Mexico has been good to me, better than I could have ever dreamed. Six months have flown by in a heartbeat, and I know a year will match the pace. I have little to no ability for introspection, not extrospection either, if that is even a word. I still see myself as having the body of an 11-year-old, and I haven’t taken the time to assess my own mental standing, health, or development for as long as I can remember. I don’t know if this trip has ‘changed me’ because I had no idea what I was before, but I do know a few things. I have learned a significant amount of Spanish. I feel comfortable talking, explaining myself, and acquiring what I need, but I need a lot more before I am conversational.
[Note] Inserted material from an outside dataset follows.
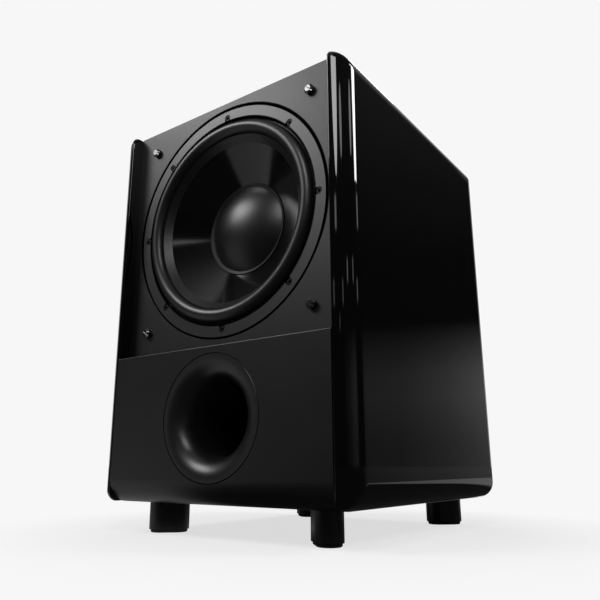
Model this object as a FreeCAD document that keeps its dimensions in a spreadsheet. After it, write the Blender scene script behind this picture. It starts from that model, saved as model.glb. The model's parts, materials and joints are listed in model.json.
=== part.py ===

I have utilized my ADHD brain into a powerhouse of planning, movement, and multiple hyperfocus. I have started on a writing career that, although it would barely support me in the UK, has supported me over here well enough. I have perhaps become more inward, slightly shyer perhaps, or maybe I am just getting silent in my old age. I have learned a million new flavors and ways to cook, ways I will always keep with me, and no doubt woo hundreds of people at the dinner parties I throw in my beachside home once I win the Pulitzer Prize. I can think on the fly, but I always knew that. Now I know I can also think on the fly in Spanish. I know that fast travel isn’t for me; slow and steady keeps me sane and gives me time to saturate myself in a place, unless it’s anywhere in the Yucatan, this place is a fucking shithole, stay away. I know a lot of things, surface-level things, but without my friends as yardsticks to point out my quirks and differences, I have little to no gauge of my growth. I’m sure I am doing great.
I haven’t written about Merida or Playa, but I plan to. They have been underwhelming, to say the least, although I met some wonderful people, and we had excellent times together. Yucatan’s failures are not on them. They were the highlight.
Onward to Guatemala, a place I know nothing about, to learn Spanish and become wise. Wish me luck. I barely need it.